• [SOURCE MATERIAL]
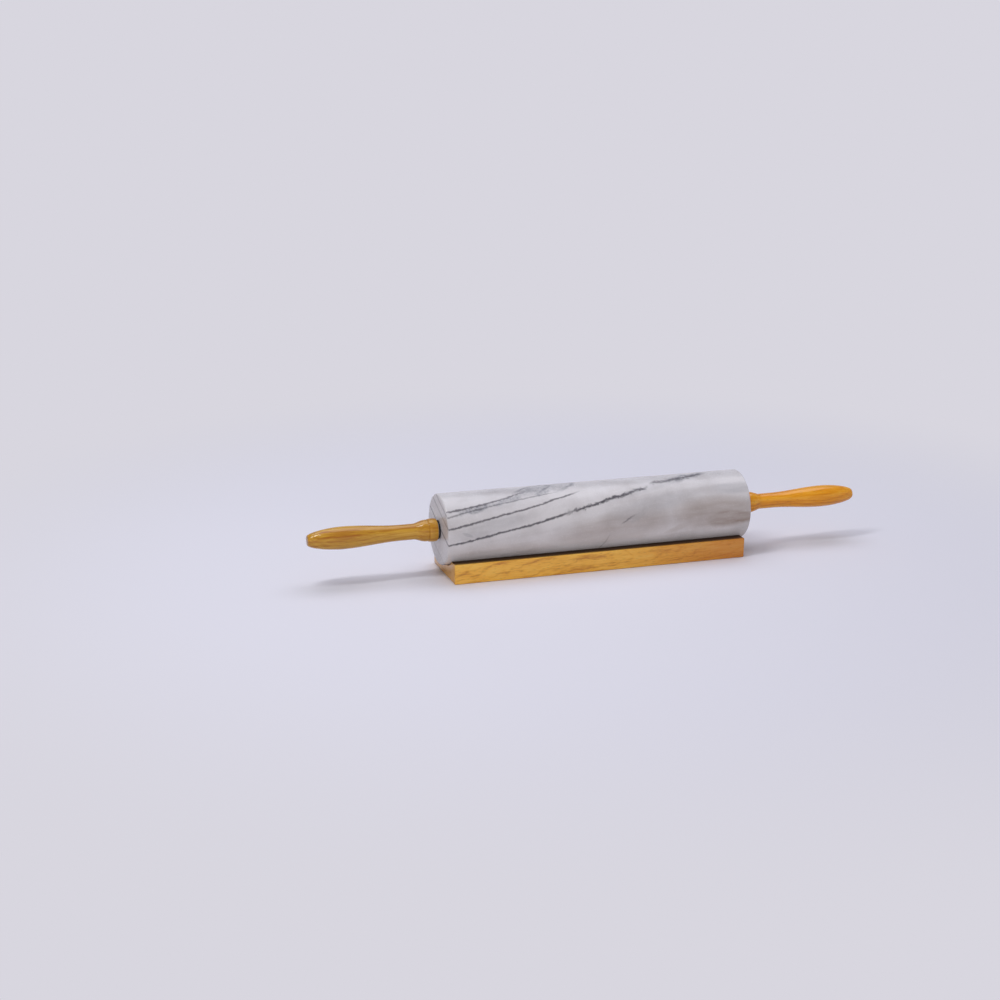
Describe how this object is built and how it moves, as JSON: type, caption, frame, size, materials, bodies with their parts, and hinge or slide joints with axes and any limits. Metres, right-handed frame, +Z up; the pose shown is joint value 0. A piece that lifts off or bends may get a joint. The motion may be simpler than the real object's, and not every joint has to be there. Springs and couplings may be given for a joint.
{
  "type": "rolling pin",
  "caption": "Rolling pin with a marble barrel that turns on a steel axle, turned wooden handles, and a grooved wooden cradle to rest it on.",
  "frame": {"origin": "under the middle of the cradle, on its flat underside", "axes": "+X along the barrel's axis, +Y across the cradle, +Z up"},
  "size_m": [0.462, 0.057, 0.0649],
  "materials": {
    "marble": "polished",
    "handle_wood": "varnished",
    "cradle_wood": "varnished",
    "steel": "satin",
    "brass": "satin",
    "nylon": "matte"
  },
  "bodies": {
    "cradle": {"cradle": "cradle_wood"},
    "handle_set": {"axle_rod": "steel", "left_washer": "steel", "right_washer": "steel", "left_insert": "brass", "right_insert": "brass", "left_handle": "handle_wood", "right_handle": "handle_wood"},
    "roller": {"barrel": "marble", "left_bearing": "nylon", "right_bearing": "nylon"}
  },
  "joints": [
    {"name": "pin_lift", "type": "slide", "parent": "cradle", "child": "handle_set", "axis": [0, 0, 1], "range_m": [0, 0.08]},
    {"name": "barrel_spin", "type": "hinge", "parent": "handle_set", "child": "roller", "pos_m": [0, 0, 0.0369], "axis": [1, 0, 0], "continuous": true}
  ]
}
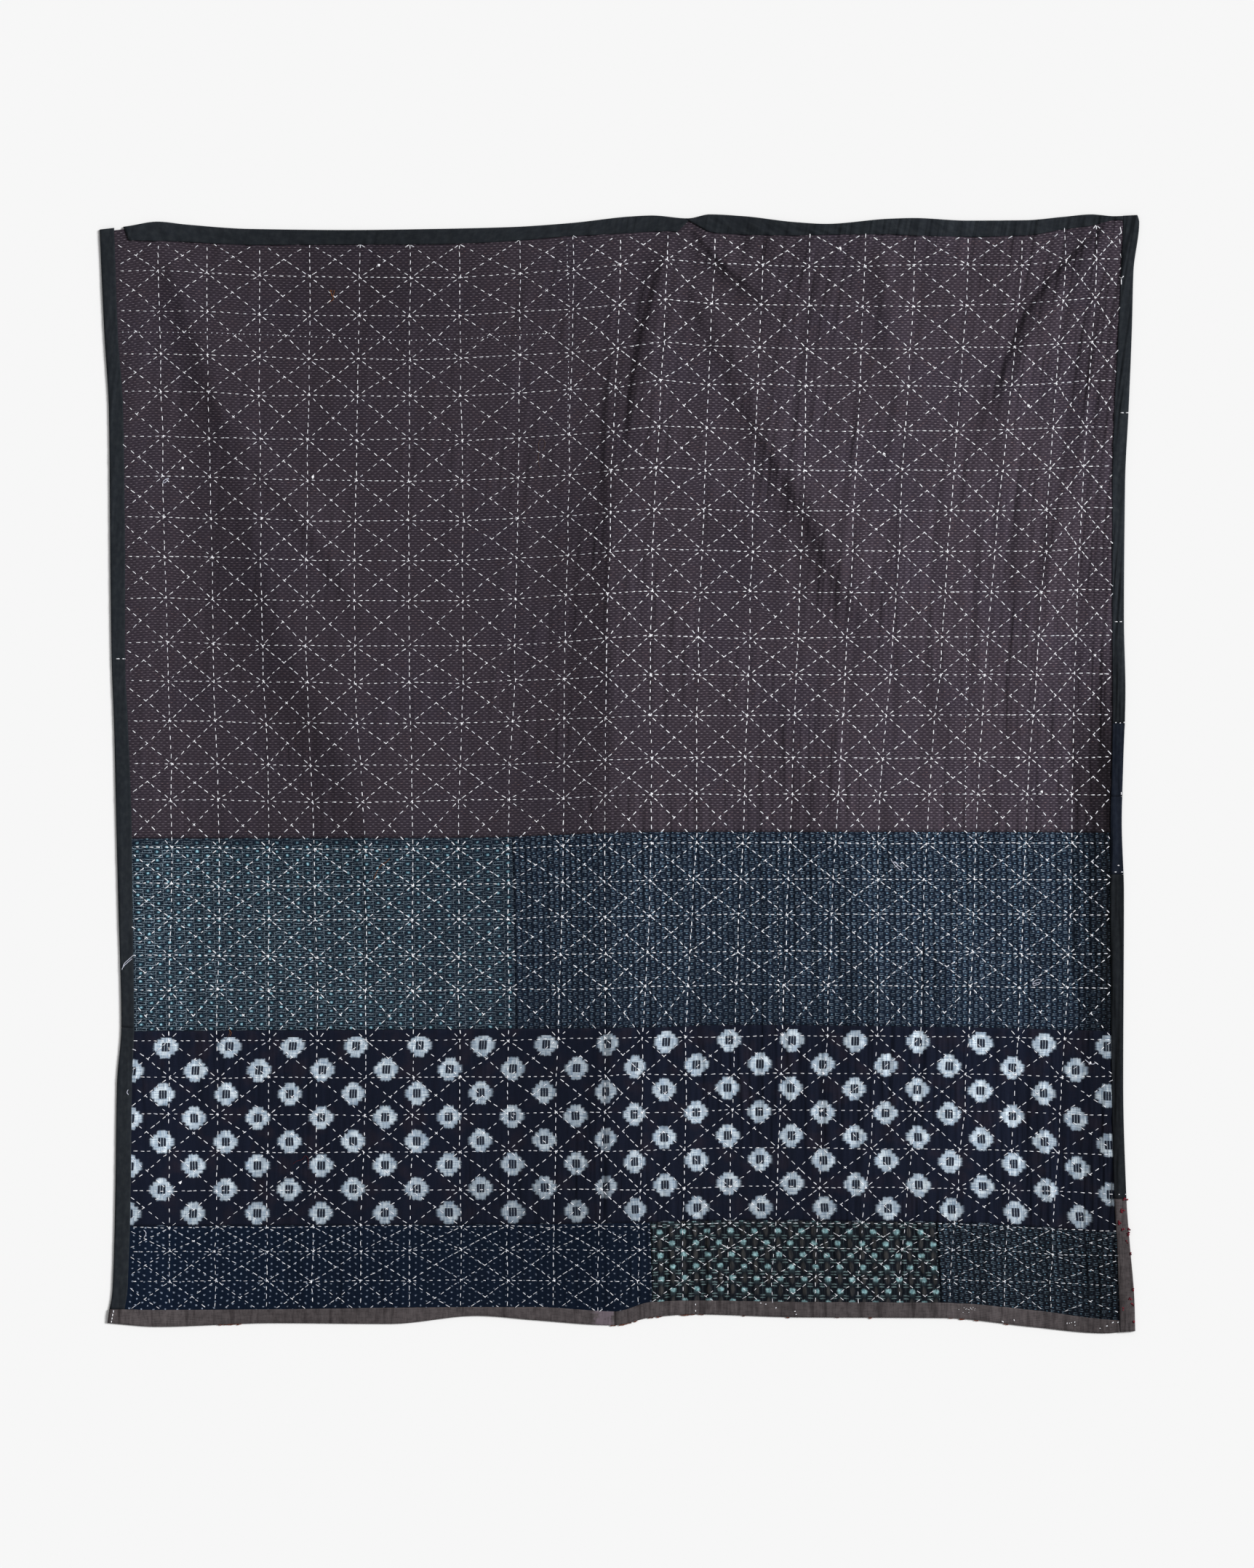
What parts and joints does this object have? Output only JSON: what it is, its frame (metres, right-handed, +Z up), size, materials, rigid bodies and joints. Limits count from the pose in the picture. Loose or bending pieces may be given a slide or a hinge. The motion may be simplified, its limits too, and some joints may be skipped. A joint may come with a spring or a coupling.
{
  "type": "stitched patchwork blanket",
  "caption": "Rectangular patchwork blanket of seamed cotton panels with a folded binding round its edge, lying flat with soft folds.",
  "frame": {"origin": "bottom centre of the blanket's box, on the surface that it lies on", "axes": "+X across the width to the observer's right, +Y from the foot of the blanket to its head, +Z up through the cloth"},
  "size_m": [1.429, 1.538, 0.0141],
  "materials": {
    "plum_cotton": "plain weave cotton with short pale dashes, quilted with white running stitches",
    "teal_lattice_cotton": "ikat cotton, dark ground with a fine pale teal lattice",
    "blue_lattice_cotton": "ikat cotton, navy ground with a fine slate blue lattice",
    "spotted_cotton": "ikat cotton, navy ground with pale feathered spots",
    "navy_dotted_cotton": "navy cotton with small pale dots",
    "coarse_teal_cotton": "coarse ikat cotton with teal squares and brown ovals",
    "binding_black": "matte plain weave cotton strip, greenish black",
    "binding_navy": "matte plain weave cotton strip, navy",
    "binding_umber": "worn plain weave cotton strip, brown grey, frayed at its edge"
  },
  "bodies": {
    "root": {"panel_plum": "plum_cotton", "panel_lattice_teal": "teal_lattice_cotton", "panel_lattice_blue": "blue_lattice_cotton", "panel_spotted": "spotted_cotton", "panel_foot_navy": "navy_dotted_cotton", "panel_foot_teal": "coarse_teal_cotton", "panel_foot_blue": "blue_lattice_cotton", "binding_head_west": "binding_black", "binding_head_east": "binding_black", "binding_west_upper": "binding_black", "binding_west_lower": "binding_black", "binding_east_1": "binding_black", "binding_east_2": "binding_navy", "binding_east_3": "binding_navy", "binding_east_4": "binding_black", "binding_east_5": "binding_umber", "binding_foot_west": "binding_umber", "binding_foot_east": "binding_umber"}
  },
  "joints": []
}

• [BRIEF] Quote all the records exactly, please, leaving none out.

• [THE RESPONSE]
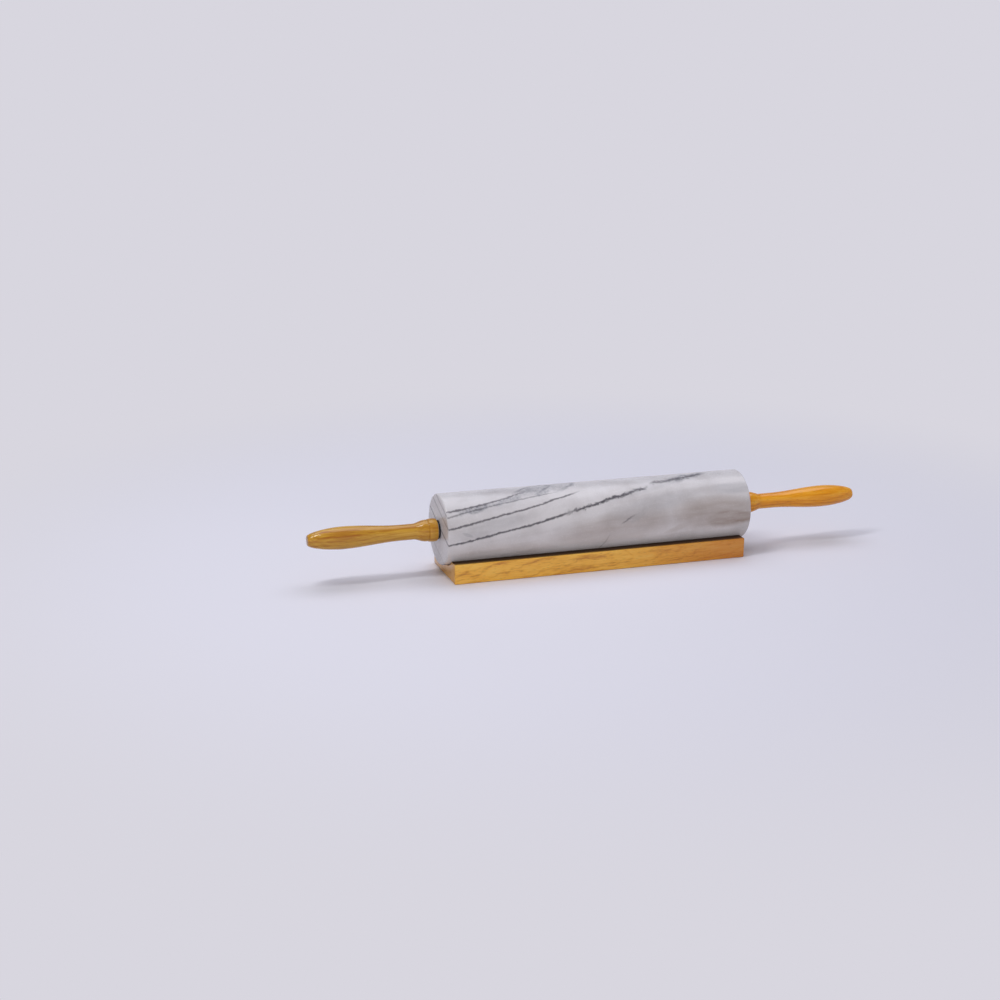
Describe how this object is built and how it moves, as JSON: type, caption, frame, size, materials, bodies with their parts, and hinge or slide joints with axes and any limits. Metres, right-handed frame, +Z up; the pose shown is joint value 0. A piece that lifts off or bends may get a joint. The motion may be simpler than the real object's, and not every joint has to be there. Springs and couplings may be given for a joint.
{
  "type": "rolling pin",
  "caption": "Rolling pin with a marble barrel that turns on a steel axle, turned wooden handles, and a grooved wooden cradle to rest it on.",
  "frame": {"origin": "under the middle of the cradle, on its flat underside", "axes": "+X along the barrel's axis, +Y across the cradle, +Z up"},
  "size_m": [0.462, 0.057, 0.0649],
  "materials": {
    "marble": "polished",
    "handle_wood": "varnished",
    "cradle_wood": "varnished",
    "steel": "satin",
    "brass": "satin",
    "nylon": "matte"
  },
  "bodies": {
    "cradle": {"cradle": "cradle_wood"},
    "handle_set": {"axle_rod": "steel", "left_washer": "steel", "right_washer": "steel", "left_insert": "brass", "right_insert": "brass", "left_handle": "handle_wood", "right_handle": "handle_wood"},
    "roller": {"barrel": "marble", "left_bearing": "nylon", "right_bearing": "nylon"}
  },
  "joints": [
    {"name": "pin_lift", "type": "slide", "parent": "cradle", "child": "handle_set", "axis": [0, 0, 1], "range_m": [0, 0.08]},
    {"name": "barrel_spin", "type": "hinge", "parent": "handle_set", "child": "roller", "pos_m": [0, 0, 0.0369], "axis": [1, 0, 0], "continuous": true}
  ]
}
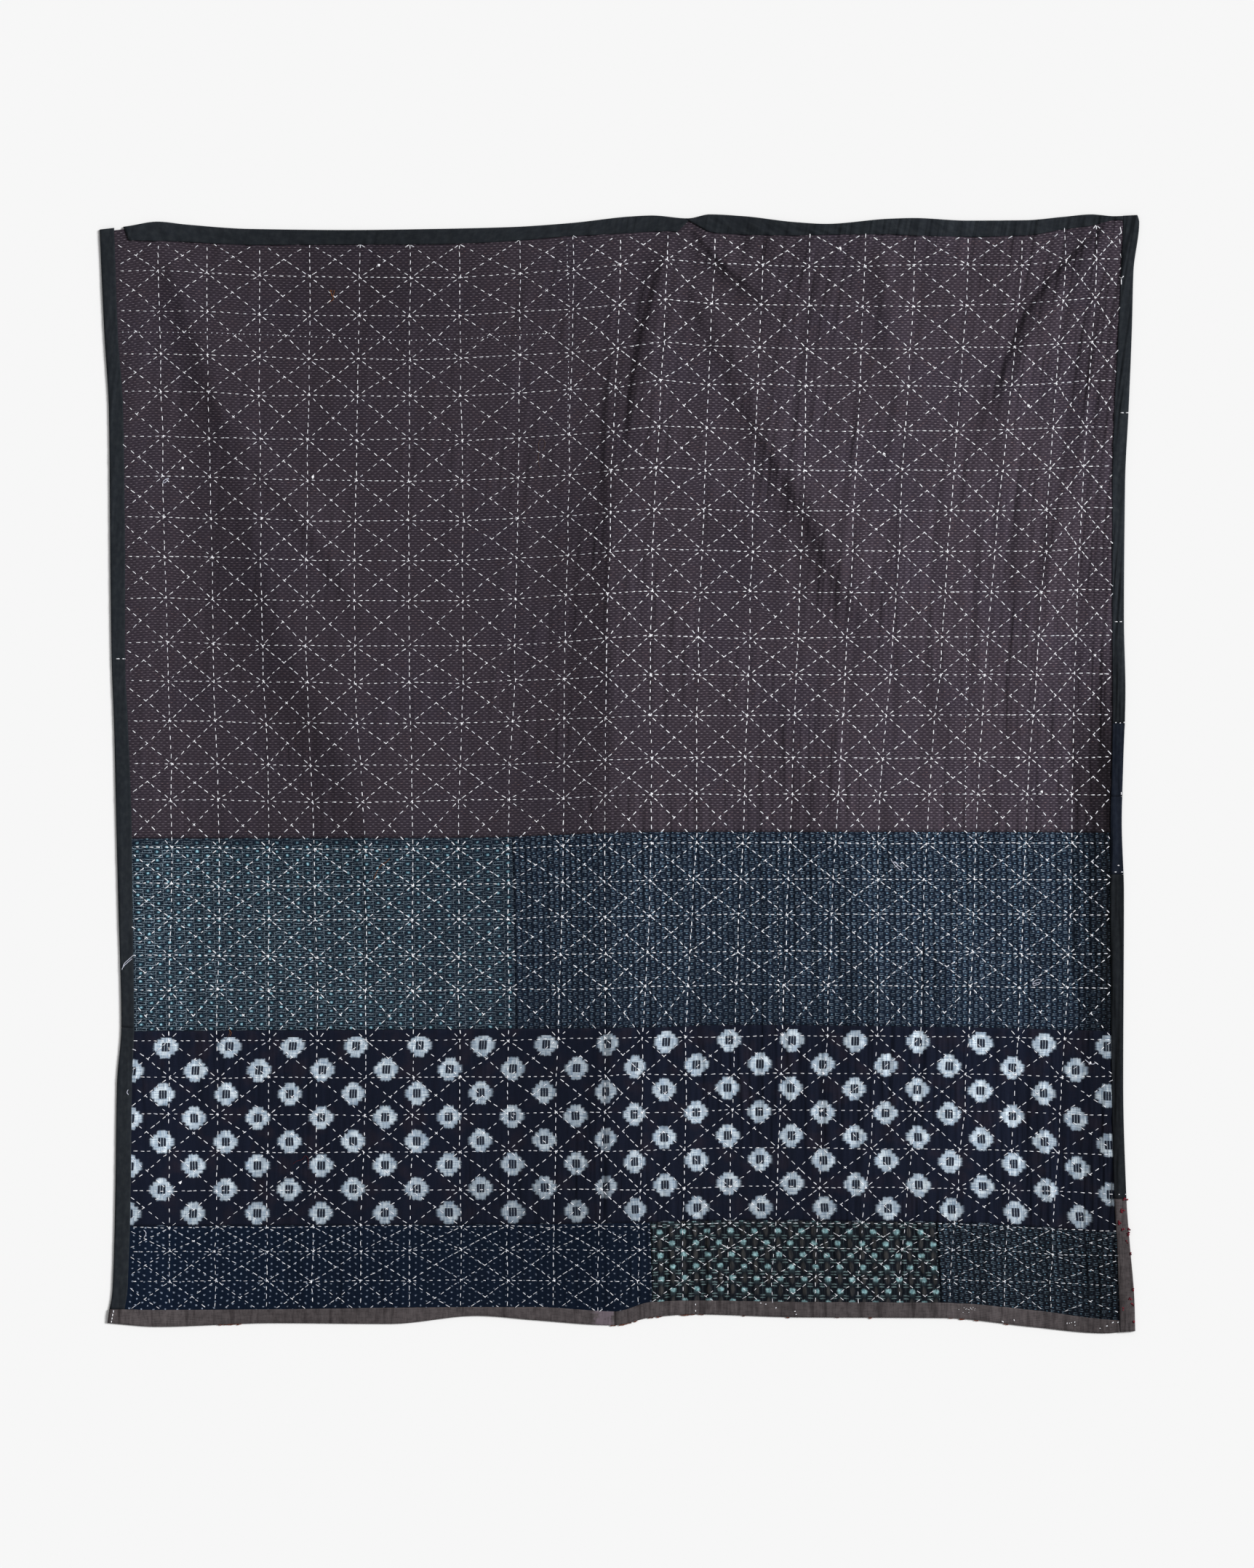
What parts and joints does this object have? Output only JSON: what it is, its frame (metres, right-handed, +Z up), size, materials, rigid bodies and joints. Limits count from the pose in the picture. Loose or bending pieces may be given a slide or a hinge. The motion may be simplified, its limits too, and some joints may be skipped. A joint may come with a spring or a coupling.
{
  "type": "stitched patchwork blanket",
  "caption": "Rectangular patchwork blanket of seamed cotton panels with a folded binding round its edge, lying flat with soft folds.",
  "frame": {"origin": "bottom centre of the blanket's box, on the surface that it lies on", "axes": "+X across the width to the observer's right, +Y from the foot of the blanket to its head, +Z up through the cloth"},
  "size_m": [1.429, 1.538, 0.0141],
  "materials": {
    "plum_cotton": "plain weave cotton with short pale dashes, quilted with white running stitches",
    "teal_lattice_cotton": "ikat cotton, dark ground with a fine pale teal lattice",
    "blue_lattice_cotton": "ikat cotton, navy ground with a fine slate blue lattice",
    "spotted_cotton": "ikat cotton, navy ground with pale feathered spots",
    "navy_dotted_cotton": "navy cotton with small pale dots",
    "coarse_teal_cotton": "coarse ikat cotton with teal squares and brown ovals",
    "binding_black": "matte plain weave cotton strip, greenish black",
    "binding_navy": "matte plain weave cotton strip, navy",
    "binding_umber": "worn plain weave cotton strip, brown grey, frayed at its edge"
  },
  "bodies": {
    "root": {"panel_plum": "plum_cotton", "panel_lattice_teal": "teal_lattice_cotton", "panel_lattice_blue": "blue_lattice_cotton", "panel_spotted": "spotted_cotton", "panel_foot_navy": "navy_dotted_cotton", "panel_foot_teal": "coarse_teal_cotton", "panel_foot_blue": "blue_lattice_cotton", "binding_head_west": "binding_black", "binding_head_east": "binding_black", "binding_west_upper": "binding_black", "binding_west_lower": "binding_black", "binding_east_1": "binding_black", "binding_east_2": "binding_navy", "binding_east_3": "binding_navy", "binding_east_4": "binding_black", "binding_east_5": "binding_umber", "binding_foot_west": "binding_umber", "binding_foot_east": "binding_umber"}
  },
  "joints": []
}